For this study data from the ROSETTA-Ice airborne survey and ocean
simulations was used in order to identify the principal threats to the
stability of the Ross Ice Shelf. Tinto et
al. located the tectonic
boundary between East and West Antarctica from magnetic anomalies and
the use of gravity data to generate a new high resolution map of the
bathymetry beneath the ice shelf. Sub-ice shelf circulation is
constrained by the tectonic imprint on the bathymetry, which protects
the grounding line of the ice shelf from moderate changes in the heat
content of the global ocean. In contrast with this, local, seasonal
production of upper ocean warm water near the ice front drives rapid
melting of the ice shelf east of Ross Island, where more rapid loss of
grounded ice would result from thinning of the ice sheets in West as
well as East Antarctica. Tinto et
al. confirm high melt rates in this region by the use of ROSETTA-Ice
radar data. The significance of both the framework and local
ocean-atmosphere exchange processes near the ice front in the
determination of the future of the Antarctic Ice Sheet is highlighted by
these findings.
Though the current contribution to sea level rise by the Antarctic Ice
Sheet is small, it is the largest reservoir of potential global sea
level rise, and it is the component with the greatest acceleration (Nerem
et al., 2018; Shepherd et
al., 2018). Rapid thinning
that is driven by the ocean of small ice shelves that buttress (Dupont &
Alley, 2005) the Amundsen Sea sector of the West Antarctic Ice Sheet
(WAIS) (Pritchard et al.,
2012), coincides with the largest recent losses of grounded ice (Gardner
et al., 2018).

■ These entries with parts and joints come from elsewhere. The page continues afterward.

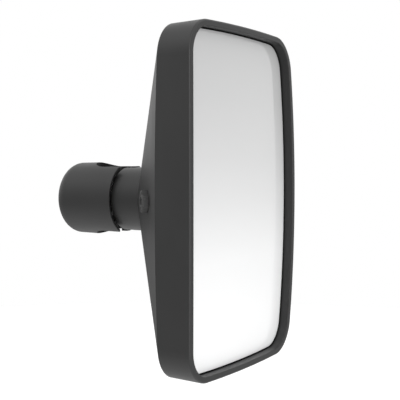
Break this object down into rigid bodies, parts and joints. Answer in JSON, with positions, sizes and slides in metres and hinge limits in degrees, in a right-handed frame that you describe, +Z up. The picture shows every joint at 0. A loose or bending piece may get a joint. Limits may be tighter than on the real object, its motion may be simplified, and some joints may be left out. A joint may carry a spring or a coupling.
{
  "type": "vehicle rear-view mirror head",
  "caption": "Tall convex rear-view mirror head in a black moulded housing, with a tilt and pan friction mount that clamps on a round arm.",
  "frame": {"origin": "middle of the arm socket, on the axis of the mount", "axes": "+Z up, the mirror looks along -Y, +X out of the mouth of the arm socket"},
  "size_m": [0.1996, 0.1946, 0.3002],
  "materials": {
    "housing": "fine-grained black moulding",
    "mirror": "convex silvered glass",
    "seal": "matt extrusion",
    "foam": "closed-cell foam tape",
    "carrier": "moulded",
    "black_steel": "black coated steel",
    "zinc_steel": "zinc plated",
    "cast_alloy": "die cast",
    "bronze": "plain",
    "nylon": "natural nylon"
  },
  "bodies": {
    "arm_clamp": {"pivot_cap": "housing", "set_screws": "black_steel", "screw_inserts": "bronze", "pan_washers": "black_steel", "pan_spring_washer": "black_steel", "pan_bolt": "black_steel", "pan_nut": "black_steel"},
    "link": {"link_core": "cast_alloy", "swivel_collar": "housing", "collar_screws": "black_steel", "tilt_bushings": "bronze", "pan_bushings": "bronze", "tilt_friction_washers": "nylon", "pan_friction_washers": "nylon"},
    "head": {"front_frame": "housing", "back_shell": "housing", "mirror_glass": "mirror", "glass_seal": "seal", "foam_pad": "foam", "carrier_plate": "carrier", "carrier_screws": "zinc_steel", "frame_screws": "black_steel", "support_bracket": "black_steel", "bracket_screws": "zinc_steel", "bracket_nuts": "zinc_steel", "flank_bolts": "black_steel", "flank_washers": "black_steel", "flank_nuts": "zinc_steel", "tilt_bolt": "zinc_steel", "tilt_nut": "zinc_steel", "tilt_washers": "zinc_steel"}
  },
  "joints": [
    {"name": "pan", "type": "hinge", "parent": "arm_clamp", "child": "link", "pos_m": [0, -0.0335, 0], "axis": [0, 0, 1], "range_deg": [-7.5, 7.5]},
    {"name": "tilt", "type": "hinge", "parent": "link", "child": "head", "pos_m": [0, -0.095, 0], "axis": [1, 0, 0], "range_deg": [-8, 8]}
  ]
}
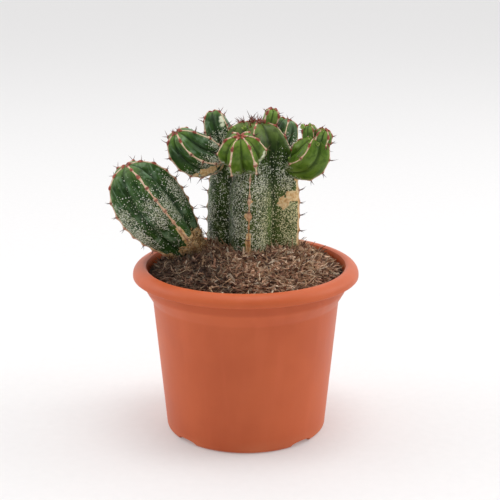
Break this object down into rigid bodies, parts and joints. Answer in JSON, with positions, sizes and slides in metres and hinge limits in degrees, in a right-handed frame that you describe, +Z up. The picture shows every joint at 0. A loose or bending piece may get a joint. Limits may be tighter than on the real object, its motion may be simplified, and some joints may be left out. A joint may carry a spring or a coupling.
{
  "type": "potted euphorbia",
  "caption": "Ribbed, spined succulent with a thick trunk, a leaning side branch and round side shoots, rooted in bark mix in a round plastic nursery pot.",
  "frame": {"origin": "centre of the pot's base, on the surface that it stands on and on the pot's axis", "axes": "+Z up along the pot's axis; -Y towards the front, the side that the picture shows; +X to the right seen from the front"},
  "size_m": [0.1308, 0.12, 0.17],
  "materials": {
    "pot_plastic": "moulded terracotta-coloured polypropylene, satin",
    "bark_mix": "loose bark and coir fibre, dry",
    "old_skin": "old plant skin, dark green with pale grains and cork, satin",
    "dark_skin": "plant skin, dark blue-green with pale grains, satin",
    "bright_skin": "young plant skin, fresh green, satin",
    "pup_skin": "newest plant skin, light yellow-green, satin"
  },
  "bodies": {
    "root": {"pot": "pot_plastic", "soil": "bark_mix", "main_stem": "old_skin", "left_branch": "dark_skin", "left_head": "dark_skin", "upper_left_head": "dark_skin", "back_right_head": "dark_skin", "front_head": "bright_skin", "right_head": "bright_skin", "top_pup": "pup_skin", "right_pup_inner": "pup_skin", "right_pup_outer": "pup_skin"}
  },
  "joints": []
}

The Ross,
Filchner-Ronne and Amery ice shelves are the largest ice shelves, all 3
being in approximately steady state (Rignot et
al., 2013; Depoorter et
al., 2013), though they
buttress grounded ice catchments that contain more than half of the
entire potential Antarctic contribution to global sea level rise, which
highlights a need to understand their stability for future climates that
have been predicted.
The geology, glaciology and climatology of the Ross Embayment control
the stability and structure of the Ross Ice Shelf, which has an area of
~480,000 km2 (Depoorter et
al., 2013). Convergent
tectonics within ancient
Gondwana (500 Ma) and the protracted breakup of
this supercontinent (Dalziel & Lawver, 2001; Veevers, 2012) (190-70 Ma)

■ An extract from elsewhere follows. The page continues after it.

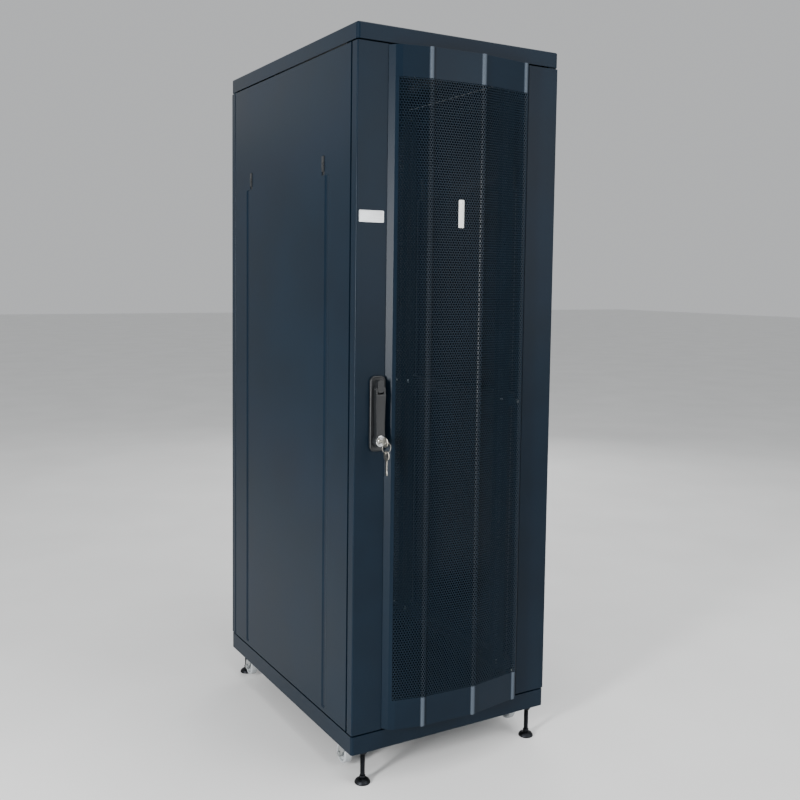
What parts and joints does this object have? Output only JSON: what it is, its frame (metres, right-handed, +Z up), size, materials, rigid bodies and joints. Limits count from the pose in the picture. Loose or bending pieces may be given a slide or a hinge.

were the origin of the regional geology and physiography, which produced
the thinned, subsided lithosphere beneath West Antarctica that at
present is adjacent to the thick lithosphere that supports the
East
Antarctic Ice Sheet (EAIS). Ice from 2 catchments: 1 from the WAIS, that
has 2.0 m of potential sea level rise flowing as broad ice streams, and
1 from the EAIS, that has a potential of 9.6 m of sea level rise that
flows as narrow glaciers through the Transantarctic Mountains, forms the
Ross Ice Shelf that is typically a few hundred m thick. The ice takes
something like 1,000 years to flow from the grounding line to the ice
front. Currently, the ice shelf is stable (Paolo, Fricker & Padman,
2015) though repeated collapse of the ice shelf (Naish et al., 2009) is
documented by geological evidence, as well as large-scale retreat of the
grounding line near the margin of the continent at the
Last Glacial
Maximum (LGM) (Anderson et al., 2014) and more recent substantial
changes in the position of the grounding line and the extent of the ice
shelf during the Later Holocene (Yokoyama et al., 2016).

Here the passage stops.